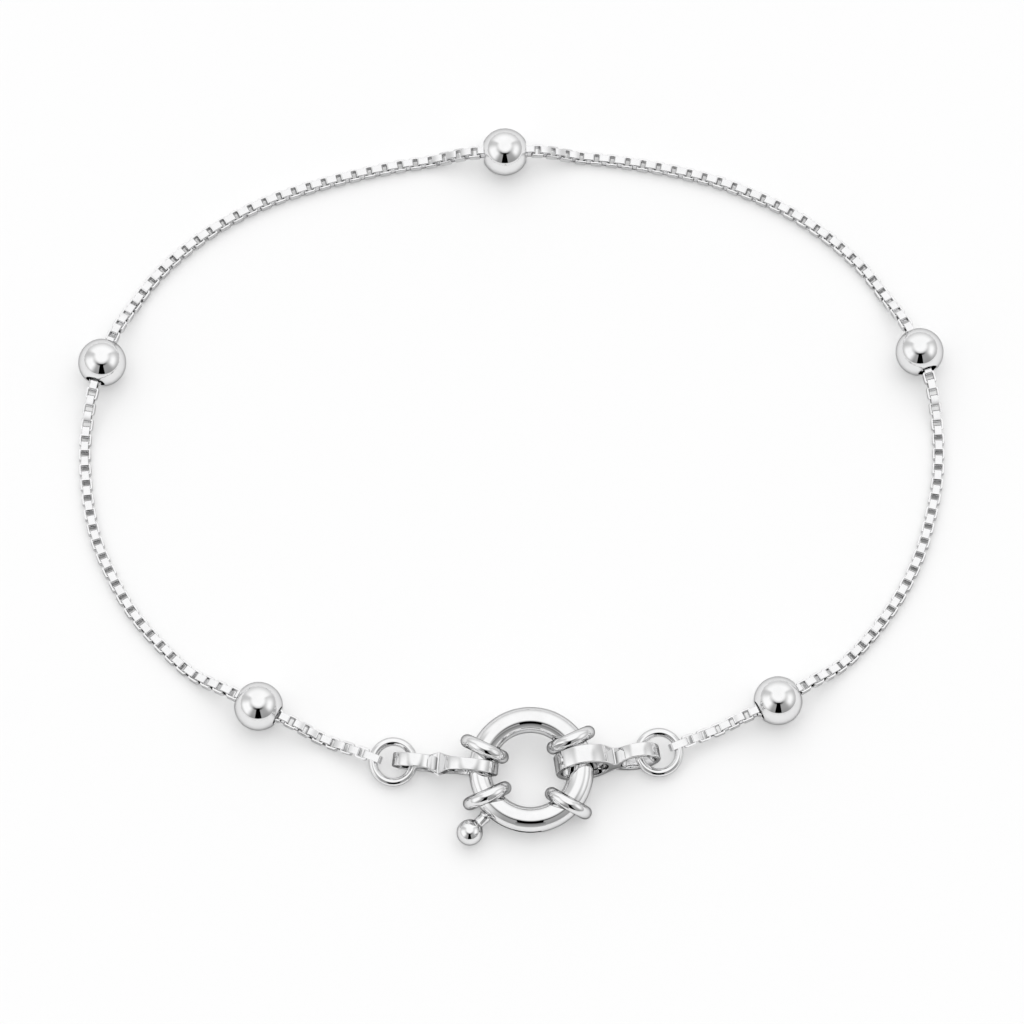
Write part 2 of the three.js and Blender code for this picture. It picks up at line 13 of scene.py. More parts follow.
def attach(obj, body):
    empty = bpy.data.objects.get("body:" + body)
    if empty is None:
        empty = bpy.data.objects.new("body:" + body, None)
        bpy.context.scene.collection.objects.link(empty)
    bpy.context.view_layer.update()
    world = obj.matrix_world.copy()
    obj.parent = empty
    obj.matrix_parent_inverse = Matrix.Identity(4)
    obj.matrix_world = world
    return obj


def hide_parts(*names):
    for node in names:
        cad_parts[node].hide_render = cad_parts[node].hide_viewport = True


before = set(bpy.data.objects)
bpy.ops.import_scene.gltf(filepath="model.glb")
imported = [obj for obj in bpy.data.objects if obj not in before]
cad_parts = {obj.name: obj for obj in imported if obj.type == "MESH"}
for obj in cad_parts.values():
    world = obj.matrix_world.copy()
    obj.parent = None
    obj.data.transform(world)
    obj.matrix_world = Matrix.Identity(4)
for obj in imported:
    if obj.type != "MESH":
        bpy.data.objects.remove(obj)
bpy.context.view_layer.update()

# Box chain: square links of flat silver strip, each turned a quarter from the last one,
# closed with solder and filed flat. It lies on the surface from jump ring to jump ring,
# climbs through every bead, and ends in a wider link round each jump ring's wire.
mm = 0.001
loop_width, loop_depth = 70.8, 54.8
laid_at = Vector((-0.01747, -0.00544, 0.00429))
chain_width, link_length, strip_thickness, strip_width = 1.0, 1.0, 0.17, 0.6
end_strip_thickness, end_link_reach = 0.19, 0.48
bend_radius, strip_edge = 0.185, 0.028
bead_radius = 2.0
bead_slope, end_slope, end_straight = 5.0, 4.5, 0.9
ring_radius, ring_wire, ring_tilt = 1.65, 0.35, math.radians(16)
ring_places = {
    "left": Vector((-9.59021, -24.28383, 1.27727)),
    "right": Vector((12.05076, -23.48023, 1.28748)),
}
chain_on_ring = {"left": math.radians(167), "right": math.radians(22)}
# The chain's route on the surface, in shares of the loop's width and depth.
chain_route = [
    (-0.2175, -0.4051), (-0.2910, -0.3604), (-0.3658, -0.3047), (-0.4025, -0.2609),
    (-0.4393, -0.2044), (-0.4661, -0.1423), (-0.4859, -0.0785), (-0.4972, 0.0036),
    (-0.4986, 0.0821), (-0.4809, 0.1889), (-0.4463, 0.2901), (-0.4153, 0.3467),
    (-0.3771, 0.3942), (-0.3362, 0.4325), (-0.2910, 0.4635), (-0.2444, 0.4863),
    (-0.1723, 0.5128), (-0.0960, 0.5310), (-0.0071, 0.5365), (0.0763, 0.5383), (0.1568, 0.5255),
    (0.2359, 0.5018), (0.2839, 0.4781), (0.3263, 0.4507), (0.3658, 0.4161), (0.3997, 0.3777),
    (0.4308, 0.3303), (0.4816, 0.2062), (0.5000, 0.1077), (0.5000, 0.0146), (0.4901, -0.0529),
    (0.4746, -0.1186), (0.4492, -0.1843), (0.4167, -0.2427), (0.3842, -0.2865),
    (0.3086, -0.3522), (0.2486, -0.3869),
]
beaded_points = [1, 9, 18, 27, 35]
points_a_stop = 60
turn_of_rings = Matrix.Rotation(ring_tilt, 3, "X")
ring_normal = turn_of_rings @ Vector((0, 0, 1))


def point_on_ring(side, angle):
    """Middle of the jump ring's wire at an angle round the ring."""
    return ring_places[side] + turn_of_rings @ (Vector((math.cos(angle), math.sin(angle), 0)) * ring_radius)


def curve_through(points, steps):
    """A smooth curve through the points, as close points."""
    run = []
    for i in range(steps + 1):
        place = (len(points) - 1) * i / steps
        k = min(int(place), len(points) - 2)
        w = place - k
        p1, p2 = points[k], points[k + 1]
        p0 = points[k - 1] if k else 2 * p1 - p2
        p3 = points[k + 2] if k + 2 < len(points) else 2 * p2 - p1
        d0, d1, d2 = (math.sqrt((b - a).length) for a, b in ((p0, p1), (p1, p2), (p2, p3)))
        leave = ((p1 - p0) / d0 - (p2 - p0) / (d0 + d1) + (p2 - p1) / d1) * d1
        arrive = ((p2 - p1) / d1 - (p3 - p1) / (d1 + d2) + (p3 - p2) / d2) * d1
        run.append(
            p1 + leave * w
            + (3 * (p2 - p1) - 2 * leave - arrive) * w**2
            + (2 * (p1 - p2) + leave + arrive) * w**3
        )
    return np.array([tuple(p) for p in run])


def share_of_lift(distance, straight, slope):
    """How much of its height the chain still has at a distance from what lifts it."""
    along = np.clip((distance - straight) / slope, 0, 1)
    return (1 + np.cos(np.pi * along)) / 2


def length_along(run):
    """Length of the run up to each of its points."""
    return np.concatenate([[0], np.cumsum(np.linalg.norm(np.diff(run, axis=0), axis=1))])


chain_ends = [point_on_ring(side, chain_on_ring[side]) - laid_at for side in ("left", "right")]
route = [Vector((x * loop_width, y * loop_depth, 0)) for x, y in chain_route]
stops = [chain_ends[0].to_2d().to_3d(), *route, chain_ends[1].to_2d().to_3d()]
chain_line = curve_through(stops, points_a_stop * len(stops))
flat_length = length_along(chain_line)
bead_marks = [
    int(np.argmin(np.linalg.norm(chain_line - np.array(route[i]), axis=1))) for i in beaded_points
]
rest_height = chain_width / 2
chain_line[:, 2] = rest_height
chain_line[:, 2] += (chain_ends[0].z - rest_height) * share_of_lift(flat_length, end_straight, end_slope)
chain_line[:, 2] += (chain_ends[1].z - rest_height) * share_of_lift(
    flat_length[-1] - flat_length, end_straight, end_slope
)
for mark in bead_marks:
    lift = share_of_lift(np.abs(flat_length - flat_length[mark]), bead_radius, bead_slope)
    chain_line[:, 2] += (bead_radius - rest_height) * lift
chain_length = length_along(chain_line)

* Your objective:
Repeat the listing above without any change.

* Written answer:
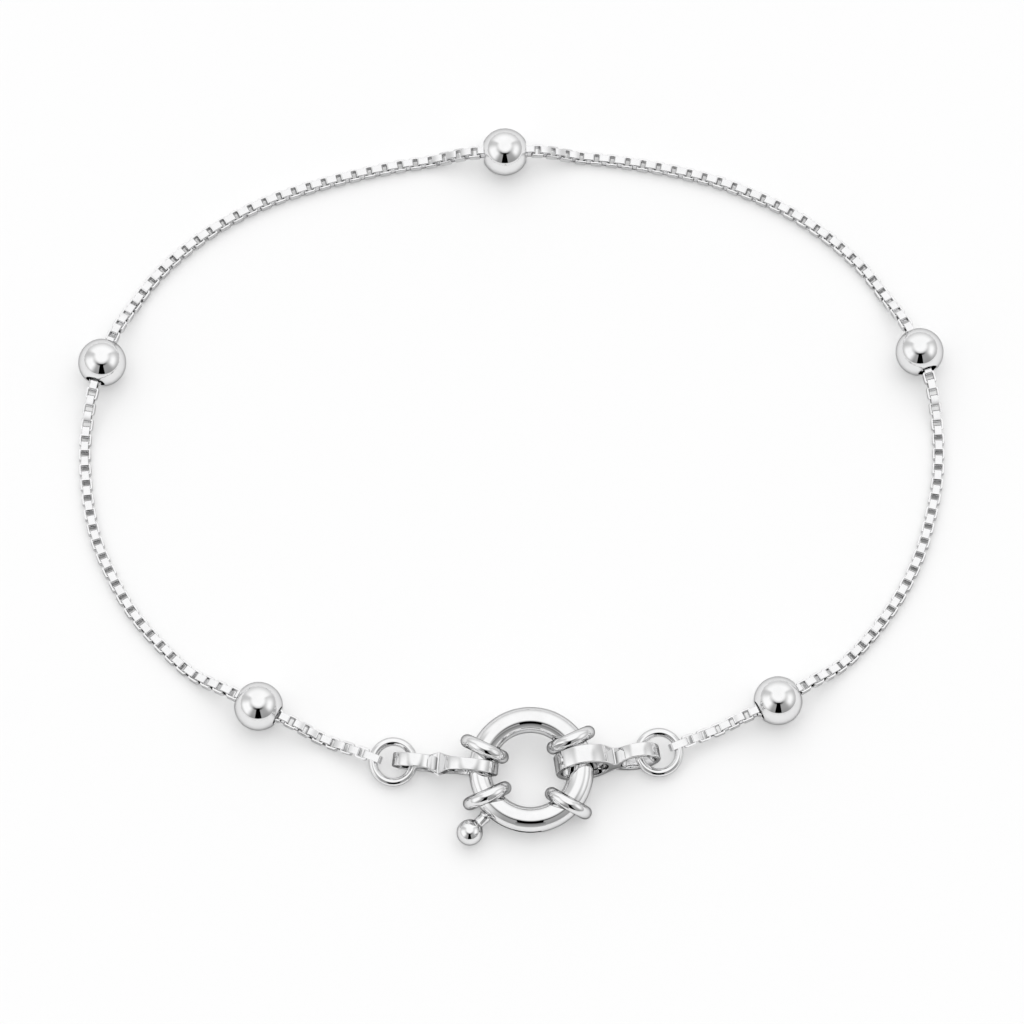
Write part 2 of the three.js and Blender code for this picture. It picks up at line 13 of scene.py. More parts follow.
def attach(obj, body):
    empty = bpy.data.objects.get("body:" + body)
    if empty is None:
        empty = bpy.data.objects.new("body:" + body, None)
        bpy.context.scene.collection.objects.link(empty)
    bpy.context.view_layer.update()
    world = obj.matrix_world.copy()
    obj.parent = empty
    obj.matrix_parent_inverse = Matrix.Identity(4)
    obj.matrix_world = world
    return obj


def hide_parts(*names):
    for node in names:
        cad_parts[node].hide_render = cad_parts[node].hide_viewport = True


before = set(bpy.data.objects)
bpy.ops.import_scene.gltf(filepath="model.glb")
imported = [obj for obj in bpy.data.objects if obj not in before]
cad_parts = {obj.name: obj for obj in imported if obj.type == "MESH"}
for obj in cad_parts.values():
    world = obj.matrix_world.copy()
    obj.parent = None
    obj.data.transform(world)
    obj.matrix_world = Matrix.Identity(4)
for obj in imported:
    if obj.type != "MESH":
        bpy.data.objects.remove(obj)
bpy.context.view_layer.update()

# Box chain: square links of flat silver strip, each turned a quarter from the last one,
# closed with solder and filed flat. It lies on the surface from jump ring to jump ring,
# climbs through every bead, and ends in a wider link round each jump ring's wire.
mm = 0.001
loop_width, loop_depth = 70.8, 54.8
laid_at = Vector((-0.01747, -0.00544, 0.00429))
chain_width, link_length, strip_thickness, strip_width = 1.0, 1.0, 0.17, 0.6
end_strip_thickness, end_link_reach = 0.19, 0.48
bend_radius, strip_edge = 0.185, 0.028
bead_radius = 2.0
bead_slope, end_slope, end_straight = 5.0, 4.5, 0.9
ring_radius, ring_wire, ring_tilt = 1.65, 0.35, math.radians(16)
ring_places = {
    "left": Vector((-9.59021, -24.28383, 1.27727)),
    "right": Vector((12.05076, -23.48023, 1.28748)),
}
chain_on_ring = {"left": math.radians(167), "right": math.radians(22)}
# The chain's route on the surface, in shares of the loop's width and depth.
chain_route = [
    (-0.2175, -0.4051), (-0.2910, -0.3604), (-0.3658, -0.3047), (-0.4025, -0.2609),
    (-0.4393, -0.2044), (-0.4661, -0.1423), (-0.4859, -0.0785), (-0.4972, 0.0036),
    (-0.4986, 0.0821), (-0.4809, 0.1889), (-0.4463, 0.2901), (-0.4153, 0.3467),
    (-0.3771, 0.3942), (-0.3362, 0.4325), (-0.2910, 0.4635), (-0.2444, 0.4863),
    (-0.1723, 0.5128), (-0.0960, 0.5310), (-0.0071, 0.5365), (0.0763, 0.5383), (0.1568, 0.5255),
    (0.2359, 0.5018), (0.2839, 0.4781), (0.3263, 0.4507), (0.3658, 0.4161), (0.3997, 0.3777),
    (0.4308, 0.3303), (0.4816, 0.2062), (0.5000, 0.1077), (0.5000, 0.0146), (0.4901, -0.0529),
    (0.4746, -0.1186), (0.4492, -0.1843), (0.4167, -0.2427), (0.3842, -0.2865),
    (0.3086, -0.3522), (0.2486, -0.3869),
]
beaded_points = [1, 9, 18, 27, 35]
points_a_stop = 60
turn_of_rings = Matrix.Rotation(ring_tilt, 3, "X")
ring_normal = turn_of_rings @ Vector((0, 0, 1))


def point_on_ring(side, angle):
    """Middle of the jump ring's wire at an angle round the ring."""
    return ring_places[side] + turn_of_rings @ (Vector((math.cos(angle), math.sin(angle), 0)) * ring_radius)


def curve_through(points, steps):
    """A smooth curve through the points, as close points."""
    run = []
    for i in range(steps + 1):
        place = (len(points) - 1) * i / steps
        k = min(int(place), len(points) - 2)
        w = place - k
        p1, p2 = points[k], points[k + 1]
        p0 = points[k - 1] if k else 2 * p1 - p2
        p3 = points[k + 2] if k + 2 < len(points) else 2 * p2 - p1
        d0, d1, d2 = (math.sqrt((b - a).length) for a, b in ((p0, p1), (p1, p2), (p2, p3)))
        leave = ((p1 - p0) / d0 - (p2 - p0) / (d0 + d1) + (p2 - p1) / d1) * d1
        arrive = ((p2 - p1) / d1 - (p3 - p1) / (d1 + d2) + (p3 - p2) / d2) * d1
        run.append(
            p1 + leave * w
            + (3 * (p2 - p1) - 2 * leave - arrive) * w**2
            + (2 * (p1 - p2) + leave + arrive) * w**3
        )
    return np.array([tuple(p) for p in run])


def share_of_lift(distance, straight, slope):
    """How much of its height the chain still has at a distance from what lifts it."""
    along = np.clip((distance - straight) / slope, 0, 1)
    return (1 + np.cos(np.pi * along)) / 2


def length_along(run):
    """Length of the run up to each of its points."""
    return np.concatenate([[0], np.cumsum(np.linalg.norm(np.diff(run, axis=0), axis=1))])


chain_ends = [point_on_ring(side, chain_on_ring[side]) - laid_at for side in ("left", "right")]
route = [Vector((x * loop_width, y * loop_depth, 0)) for x, y in chain_route]
stops = [chain_ends[0].to_2d().to_3d(), *route, chain_ends[1].to_2d().to_3d()]
chain_line = curve_through(stops, points_a_stop * len(stops))
flat_length = length_along(chain_line)
bead_marks = [
    int(np.argmin(np.linalg.norm(chain_line - np.array(route[i]), axis=1))) for i in beaded_points
]
rest_height = chain_width / 2
chain_line[:, 2] = rest_height
chain_line[:, 2] += (chain_ends[0].z - rest_height) * share_of_lift(flat_length, end_straight, end_slope)
chain_line[:, 2] += (chain_ends[1].z - rest_height) * share_of_lift(
    flat_length[-1] - flat_length, end_straight, end_slope
)
for mark in bead_marks:
    lift = share_of_lift(np.abs(flat_length - flat_length[mark]), bead_radius, bead_slope)
    chain_line[:, 2] += (bead_radius - rest_height) * lift
chain_length = length_along(chain_line)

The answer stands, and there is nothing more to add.